As separate single filers, you may experience tax outcomes that differ from one to another. For example, one person who is still working might have high taxable income from wages while the other has a more modest income from Social Security. With some planning, there could be opportunities to make the most of such disparities. Existing charitable commitments might be sourced from the higher tax person, to capture available deductions against a higher tax rate. The lower tax rate person could evaluate an IRA to Roth conversion, which could help provide flexibility for both persons in the future.

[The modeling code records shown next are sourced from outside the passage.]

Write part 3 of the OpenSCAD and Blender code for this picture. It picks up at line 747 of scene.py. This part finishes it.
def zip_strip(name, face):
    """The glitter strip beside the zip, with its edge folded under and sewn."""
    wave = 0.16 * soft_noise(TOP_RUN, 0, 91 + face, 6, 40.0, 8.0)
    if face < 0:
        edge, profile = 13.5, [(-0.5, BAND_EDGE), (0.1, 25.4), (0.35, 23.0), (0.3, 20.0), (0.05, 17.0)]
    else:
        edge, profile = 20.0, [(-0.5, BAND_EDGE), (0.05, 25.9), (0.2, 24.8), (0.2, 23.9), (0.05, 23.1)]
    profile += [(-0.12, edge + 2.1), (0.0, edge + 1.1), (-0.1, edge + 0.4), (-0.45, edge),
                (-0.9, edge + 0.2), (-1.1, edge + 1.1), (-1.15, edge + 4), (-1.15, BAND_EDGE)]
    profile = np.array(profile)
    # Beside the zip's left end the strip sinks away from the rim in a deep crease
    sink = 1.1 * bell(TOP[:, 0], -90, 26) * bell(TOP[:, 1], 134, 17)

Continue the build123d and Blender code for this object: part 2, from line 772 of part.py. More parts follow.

A well-designed financial plan can be used to identify tax strategies over multiple years.

Securing Retirement Income

Provisions within Social Security, and some public and private pensions, favor married couples compared to unmarried partners when it comes to the death of the income beneficiary. If a residual benefit is not available to a partner, a financial plan should test the impact of losing the major income source from a premature death. Life insurance on the income recipient may be an option to protect the survivor’s financial security. A thorough financial plan would examine all resources and potential lifestyle changes to help assess this risk.

Rules for inheriting IRAs also favor married persons, allowing the survivor to roll the deceased spouse’s IRA into their own, consolidating accounts and keeping required distributions relatively simple. Unmarried heirs cannot use the spousal rollover provision and will need to maintain a separate inherited IRA account. Furthermore, the SECURE Act implemented a change to required distributions, which may force an inheritor to deplete the IRA within 10 years, potentially increasing tax liabilities over those years. One major benefit an unmarried person could use is that the Act also carved out an exception, where a beneficiary not more than 10 years younger than the original account owner can take distributions over their life expectancy, instead of 10 years. This carve-out could limit the tax impact and allow longer tax-deferred growth for an unmarried heir.

Planning Your Estate

As with gift taxes, estate taxes also favor married couples, making estate planning even more important for unmarried couples. For married couples, an unlimited amount of assets can typically be passed on to the surviving spouse without incurring any estate tax at that time. Any tax that might be due becomes a liability for the estate only after the second death. For unmarried persons, that unlimited marital deduction is not available, which means a large bill could come due at the first death. This cost could impact the resources available to the survivor and if poorly planned, they might need to liquidate assets and suffer additional expense. Even for those without a large estate, state estate taxes could be an issue. Account titles, beneficiary designations, and disability planning documents like a power of attorney and healthcare proxy all merit close attention regardless of total wealth.

Unmarried couples do have more financial risk than married couples as most laws cater towards those that are married. And these are just a few of the considerations to keep in mind. It’s important to plan ahead and seek guidance from experienced professionals that can help you and your partner plan for a successful financial future.